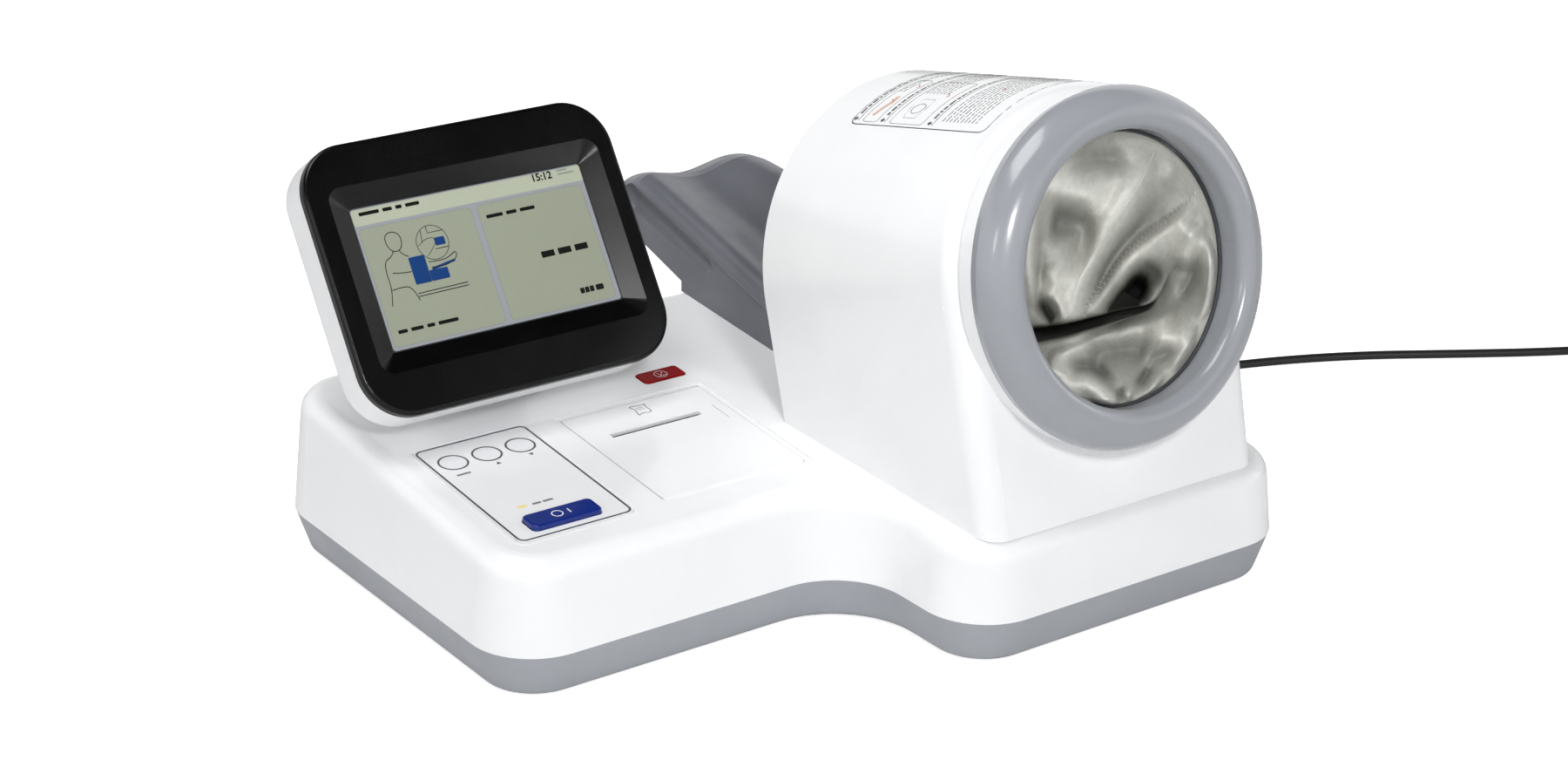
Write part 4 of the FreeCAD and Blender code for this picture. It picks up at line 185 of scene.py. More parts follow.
def new_group(name: str, inputs: dict[str, float],
              outputs: Sequence[str]) -> tuple[NodeSheet, bpy.types.Node, bpy.types.Node]:
    """Start a node group with a Vector input and number inputs and outputs.

    Args:
        name: the group's name.
        inputs: default value of each number input.
        outputs: names of its number outputs.

    Returns:
        The group's node sheet, its input node and its output node.
    """
    tree = bpy.data.node_groups.new(name, "ShaderNodeTree")
    tree.interface.new_socket("Vector", in_out="INPUT", socket_type="NodeSocketVector")
    for label, value in inputs.items():
        socket = tree.interface.new_socket(label, in_out="INPUT", socket_type="NodeSocketFloat")
        socket.default_value = value
    for label in outputs:
        tree.interface.new_socket(label, in_out="OUTPUT", socket_type="NodeSocketFloat")
    sheet = NodeSheet(tree)
    return sheet, sheet.add("NodeGroupInput"), sheet.add("NodeGroupOutput")


def build_grain_group() -> bpy.types.NodeTree:
    """Moulding grain: fine pits over a soft unevenness, as a height from 0 to 1."""
    sheet, given, result = new_group("moulding_grain", {"Scale": 900.0, "Softness": 0.4}, ["Height"])
    place, scale, softness = (given.outputs[name] for name in ("Vector", "Scale", "Softness"))
    swell_scale = sheet.math("MULTIPLY", scale, 0.12)
    pits = sheet.add("ShaderNodeTexNoise", Vector=place, Scale=scale, Detail=3.0, Roughness=0.6)
    swell = sheet.add("ShaderNodeTexNoise", Vector=place, Scale=swell_scale, Detail=2.0, Roughness=0.5)
    fine = sheet.math("MULTIPLY", pits.outputs["Fac"], sheet.math("SUBTRACT", 1.0, softness))
    broad = sheet.math("MULTIPLY", swell.outputs["Fac"], softness)
    sheet.feed(result, Height=sheet.math("ADD", fine, broad))
    return sheet.tree


def build_handling_group() -> bpy.types.NodeTree:
    """Traces of handling: broad smears and sparse specks of dust, as two masks."""
    sheet, given, result = new_group("handling", {"Scale": 14.0, "Specks": 600.0}, ["Smear", "Dust"])
    place, scale, specks = (given.outputs[name] for name in ("Vector", "Scale", "Specks"))
    smear = sheet.add("ShaderNodeTexNoise", Vector=place, Scale=scale, Detail=5.0, Roughness=0.62,
                      Distortion=0.6).outputs["Fac"]
    cells = sheet.add("ShaderNodeTexVoronoi", feature="F1", Vector=place, Scale=specks)
    dots = sheet.ramp(cells.outputs["Distance"], low=0.0, high=0.16, start=1.0, end=0.0)
    patchy = sheet.ramp(smear, low=0.45, high=0.6)
    sheet.feed(result, Smear=sheet.ramp(smear, low=0.38, high=0.66),
               Dust=sheet.math("MULTIPLY", dots, patchy))
    return sheet.tree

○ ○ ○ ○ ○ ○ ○

Extract the complete listing verbatim.

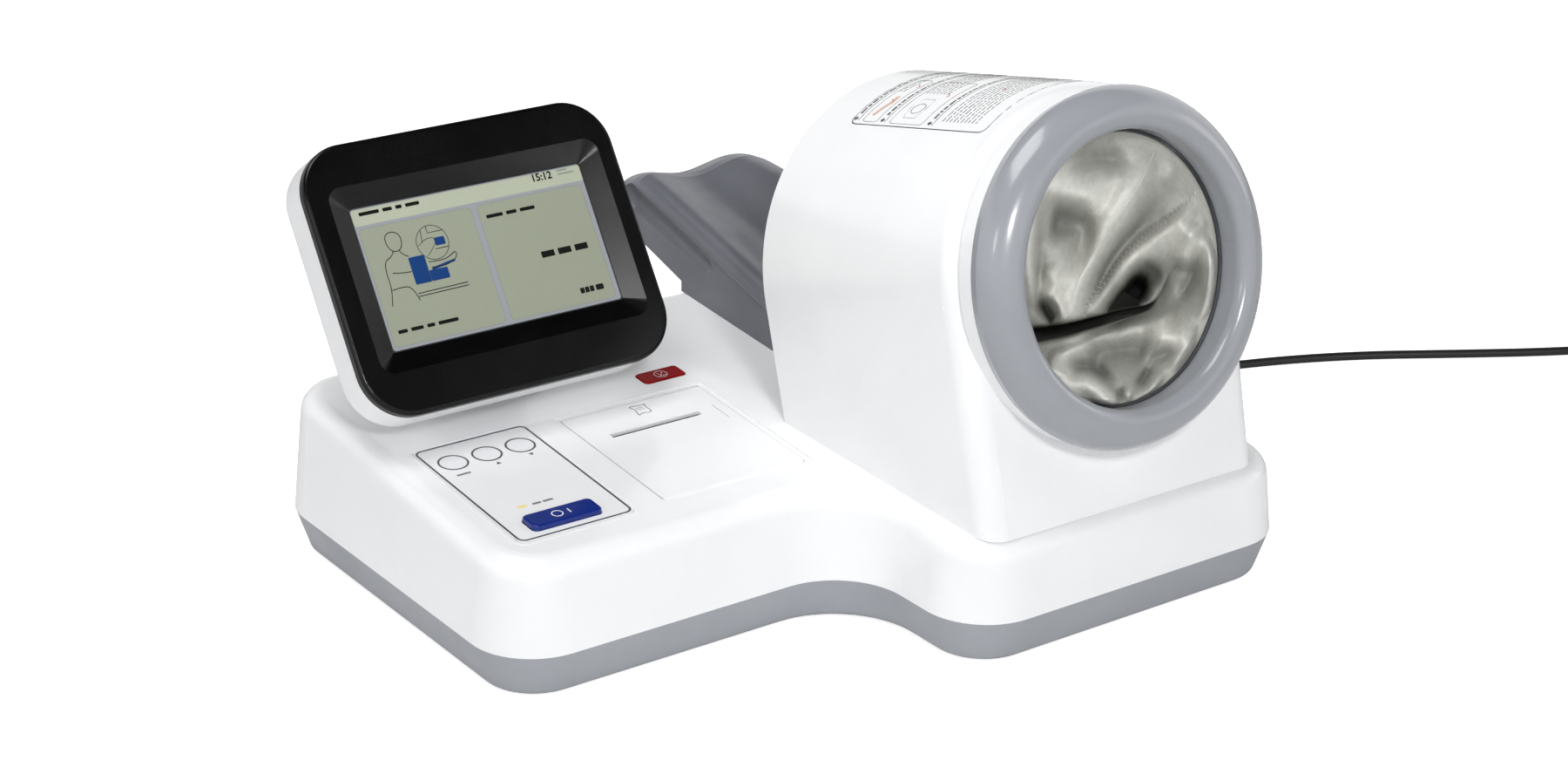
Write part 4 of the FreeCAD and Blender code for this picture. It picks up at line 185 of scene.py. More parts follow.
def new_group(name: str, inputs: dict[str, float],
              outputs: Sequence[str]) -> tuple[NodeSheet, bpy.types.Node, bpy.types.Node]:
    """Start a node group with a Vector input and number inputs and outputs.

    Args:
        name: the group's name.
        inputs: default value of each number input.
        outputs: names of its number outputs.

    Returns:
        The group's node sheet, its input node and its output node.
    """
    tree = bpy.data.node_groups.new(name, "ShaderNodeTree")
    tree.interface.new_socket("Vector", in_out="INPUT", socket_type="NodeSocketVector")
    for label, value in inputs.items():
        socket = tree.interface.new_socket(label, in_out="INPUT", socket_type="NodeSocketFloat")
        socket.default_value = value
    for label in outputs:
        tree.interface.new_socket(label, in_out="OUTPUT", socket_type="NodeSocketFloat")
    sheet = NodeSheet(tree)
    return sheet, sheet.add("NodeGroupInput"), sheet.add("NodeGroupOutput")


def build_grain_group() -> bpy.types.NodeTree:
    """Moulding grain: fine pits over a soft unevenness, as a height from 0 to 1."""
    sheet, given, result = new_group("moulding_grain", {"Scale": 900.0, "Softness": 0.4}, ["Height"])
    place, scale, softness = (given.outputs[name] for name in ("Vector", "Scale", "Softness"))
    swell_scale = sheet.math("MULTIPLY", scale, 0.12)
    pits = sheet.add("ShaderNodeTexNoise", Vector=place, Scale=scale, Detail=3.0, Roughness=0.6)
    swell = sheet.add("ShaderNodeTexNoise", Vector=place, Scale=swell_scale, Detail=2.0, Roughness=0.5)
    fine = sheet.math("MULTIPLY", pits.outputs["Fac"], sheet.math("SUBTRACT", 1.0, softness))
    broad = sheet.math("MULTIPLY", swell.outputs["Fac"], softness)
    sheet.feed(result, Height=sheet.math("ADD", fine, broad))
    return sheet.tree


def build_handling_group() -> bpy.types.NodeTree:
    """Traces of handling: broad smears and sparse specks of dust, as two masks."""
    sheet, given, result = new_group("handling", {"Scale": 14.0, "Specks": 600.0}, ["Smear", "Dust"])
    place, scale, specks = (given.outputs[name] for name in ("Vector", "Scale", "Specks"))
    smear = sheet.add("ShaderNodeTexNoise", Vector=place, Scale=scale, Detail=5.0, Roughness=0.62,
                      Distortion=0.6).outputs["Fac"]
    cells = sheet.add("ShaderNodeTexVoronoi", feature="F1", Vector=place, Scale=specks)
    dots = sheet.ramp(cells.outputs["Distance"], low=0.0, high=0.16, start=1.0, end=0.0)
    patchy = sheet.ramp(smear, low=0.45, high=0.6)
    sheet.feed(result, Smear=sheet.ramp(smear, low=0.38, high=0.66),
               Dust=sheet.math("MULTIPLY", dots, patchy))
    return sheet.tree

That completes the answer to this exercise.